In the case of OSPF, the OSPF metric – Cost is inversely
proportional to interface bandwidth.
Meaning, the higher bandwidth link on your device will have
lower cost.
But OSPF by default is unable to differentiate the cost
properly for a device that has both TenG and Gig interfaces.
The reason why OSPF is unable to do so is because default
reference bandwidth is 100 Mbps
And the formula used is
Interface Cost = Reference Bandwidth in Mbps /
Interface Bandwidth
So for a TenG interface, since the default reference
bandwidth is 100 Mbps and cost values range from 1 – 4294967,
cost of a TenG will be 1.
Cost cannot go lower than 1
Cost of a Gig interface will be 1 as well.
The result of this can be illustrated in example below.
The
Problem:
In figure above, PC is connected on LAN interface of router
A.
Traffic from PC is destined towards the server shown in
figure above.
Consider that the link between A and B is congested during
production hours.
There is a high capacity TenG link between A and C.
OSPF is being used as IGP here.
From the perspective of router A, the default OSPF auto cost reference
bandwidth is being used.
Router A is doing Equal Cost Multi Path because cost of both
the possible paths towards the server upstream is the same.

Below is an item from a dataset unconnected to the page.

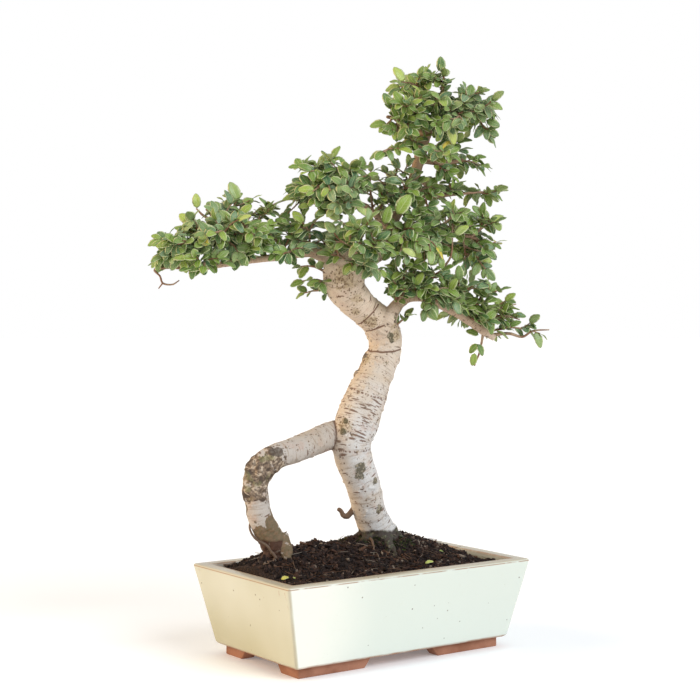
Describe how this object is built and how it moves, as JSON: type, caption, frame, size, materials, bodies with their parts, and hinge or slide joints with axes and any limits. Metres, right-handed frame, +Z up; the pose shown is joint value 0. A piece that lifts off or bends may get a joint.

This traffic flow is undesired because we do not want any
more traffic load on the already congested link between A and B.
Workaround:
OSPF Auto-Cost reference bandwidth on router A needs to be
modified so TenG interface of router A has a lower cost than its Gig interface.
As depicted in figure below, the reference bandwidth is
raised to 10000
Once the reference bandwidth on router A is raised, router A
knows that is has better interface connected towards router C.
Cost of the link between router A and C is 1 and the cost of
link between router A and B is 10.
Traffic sourced from the PC destined to the server is now
shifted towards the link between router A and C.
This feature of Cisco IOS comes handy when you have got a
Layer 3 device in your data center that is aggregating Gig, TenG, 40G links.